Your goal: Repeat only the lines from the line containing "extrude(amount=side * lug_sheet)" through the line containing "point = shown.matrix_world", both included, exactly as they stand.

Material provided:
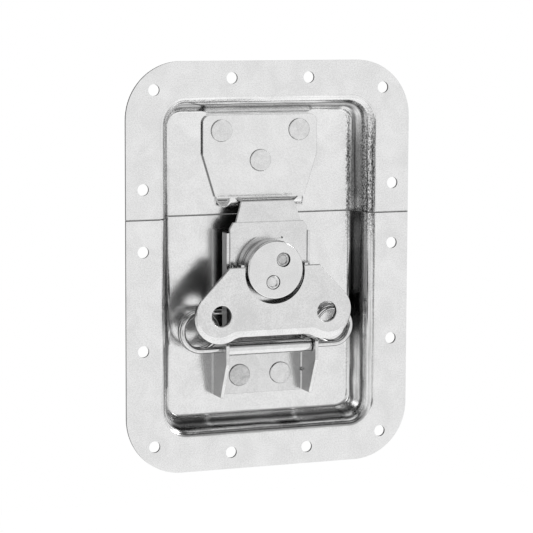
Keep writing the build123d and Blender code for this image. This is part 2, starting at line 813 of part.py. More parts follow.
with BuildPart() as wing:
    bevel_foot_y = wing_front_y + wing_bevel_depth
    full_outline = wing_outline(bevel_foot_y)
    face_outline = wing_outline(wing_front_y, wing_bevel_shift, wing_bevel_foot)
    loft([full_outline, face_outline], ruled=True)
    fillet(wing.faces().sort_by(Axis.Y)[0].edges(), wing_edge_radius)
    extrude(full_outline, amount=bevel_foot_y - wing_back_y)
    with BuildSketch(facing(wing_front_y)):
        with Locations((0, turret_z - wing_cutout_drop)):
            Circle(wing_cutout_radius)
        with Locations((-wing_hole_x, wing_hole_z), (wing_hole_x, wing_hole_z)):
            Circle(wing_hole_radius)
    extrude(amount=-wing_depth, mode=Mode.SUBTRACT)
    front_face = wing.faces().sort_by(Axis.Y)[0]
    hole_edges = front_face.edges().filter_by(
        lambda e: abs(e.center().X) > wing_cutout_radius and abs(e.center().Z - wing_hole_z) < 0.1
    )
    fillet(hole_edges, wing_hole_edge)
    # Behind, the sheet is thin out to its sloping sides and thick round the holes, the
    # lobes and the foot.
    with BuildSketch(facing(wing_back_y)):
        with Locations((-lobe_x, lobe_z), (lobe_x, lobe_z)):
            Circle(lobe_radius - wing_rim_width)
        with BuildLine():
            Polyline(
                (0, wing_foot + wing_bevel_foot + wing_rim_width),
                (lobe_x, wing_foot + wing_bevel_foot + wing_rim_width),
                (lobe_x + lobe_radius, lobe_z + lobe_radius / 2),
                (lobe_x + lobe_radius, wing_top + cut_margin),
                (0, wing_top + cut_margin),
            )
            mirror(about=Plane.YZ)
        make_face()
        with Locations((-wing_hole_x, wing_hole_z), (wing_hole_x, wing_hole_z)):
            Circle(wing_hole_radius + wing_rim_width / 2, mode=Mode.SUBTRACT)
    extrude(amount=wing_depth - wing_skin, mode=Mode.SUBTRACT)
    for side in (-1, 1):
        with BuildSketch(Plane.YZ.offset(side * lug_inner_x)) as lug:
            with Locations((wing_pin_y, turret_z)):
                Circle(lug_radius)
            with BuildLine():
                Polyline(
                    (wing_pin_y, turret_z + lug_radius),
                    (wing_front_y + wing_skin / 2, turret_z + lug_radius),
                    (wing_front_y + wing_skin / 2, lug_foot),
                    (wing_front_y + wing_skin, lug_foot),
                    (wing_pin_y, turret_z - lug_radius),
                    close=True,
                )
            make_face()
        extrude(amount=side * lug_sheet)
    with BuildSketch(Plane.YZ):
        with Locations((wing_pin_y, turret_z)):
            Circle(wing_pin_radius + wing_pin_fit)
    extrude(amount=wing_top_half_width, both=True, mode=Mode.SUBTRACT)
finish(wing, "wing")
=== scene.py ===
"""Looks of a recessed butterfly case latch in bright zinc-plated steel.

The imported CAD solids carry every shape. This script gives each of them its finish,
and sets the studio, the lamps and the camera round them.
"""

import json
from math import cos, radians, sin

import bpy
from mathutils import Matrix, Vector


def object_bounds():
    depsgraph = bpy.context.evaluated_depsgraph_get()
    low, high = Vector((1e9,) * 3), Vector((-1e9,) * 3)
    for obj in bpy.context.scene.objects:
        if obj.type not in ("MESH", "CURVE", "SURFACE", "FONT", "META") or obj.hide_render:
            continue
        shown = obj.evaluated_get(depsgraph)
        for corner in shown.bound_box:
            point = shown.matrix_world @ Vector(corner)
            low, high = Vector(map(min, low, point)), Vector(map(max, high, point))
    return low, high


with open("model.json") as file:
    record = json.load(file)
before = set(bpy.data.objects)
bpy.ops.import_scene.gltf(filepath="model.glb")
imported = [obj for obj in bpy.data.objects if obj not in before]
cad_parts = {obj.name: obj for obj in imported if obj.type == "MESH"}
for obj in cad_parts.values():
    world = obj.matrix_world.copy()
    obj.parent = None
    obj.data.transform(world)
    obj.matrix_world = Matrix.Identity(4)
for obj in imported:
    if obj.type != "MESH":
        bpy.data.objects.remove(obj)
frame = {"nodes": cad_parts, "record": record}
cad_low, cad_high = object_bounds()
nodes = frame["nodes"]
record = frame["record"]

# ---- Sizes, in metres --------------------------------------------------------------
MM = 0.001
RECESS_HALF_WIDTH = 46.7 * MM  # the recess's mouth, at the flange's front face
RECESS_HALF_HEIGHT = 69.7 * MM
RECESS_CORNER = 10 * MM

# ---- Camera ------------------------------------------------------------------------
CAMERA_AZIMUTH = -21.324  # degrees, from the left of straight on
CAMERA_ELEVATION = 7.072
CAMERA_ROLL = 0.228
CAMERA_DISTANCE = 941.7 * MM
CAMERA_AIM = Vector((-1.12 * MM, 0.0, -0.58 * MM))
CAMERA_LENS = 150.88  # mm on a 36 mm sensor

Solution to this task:
        extrude(amount=side * lug_sheet)
    with BuildSketch(Plane.YZ):
        with Locations((wing_pin_y, turret_z)):
            Circle(wing_pin_radius + wing_pin_fit)
    extrude(amount=wing_top_half_width, both=True, mode=Mode.SUBTRACT)
finish(wing, "wing")
=== scene.py ===
"""Looks of a recessed butterfly case latch in bright zinc-plated steel.

The imported CAD solids carry every shape. This script gives each of them its finish,
and sets the studio, the lamps and the camera round them.
"""

import json
from math import cos, radians, sin

import bpy
from mathutils import Matrix, Vector


def object_bounds():
    depsgraph = bpy.context.evaluated_depsgraph_get()
    low, high = Vector((1e9,) * 3), Vector((-1e9,) * 3)
    for obj in bpy.context.scene.objects:
        if obj.type not in ("MESH", "CURVE", "SURFACE", "FONT", "META") or obj.hide_render:
            continue
        shown = obj.evaluated_get(depsgraph)
        for corner in shown.bound_box:
            point = shown.matrix_world @ Vector(corner)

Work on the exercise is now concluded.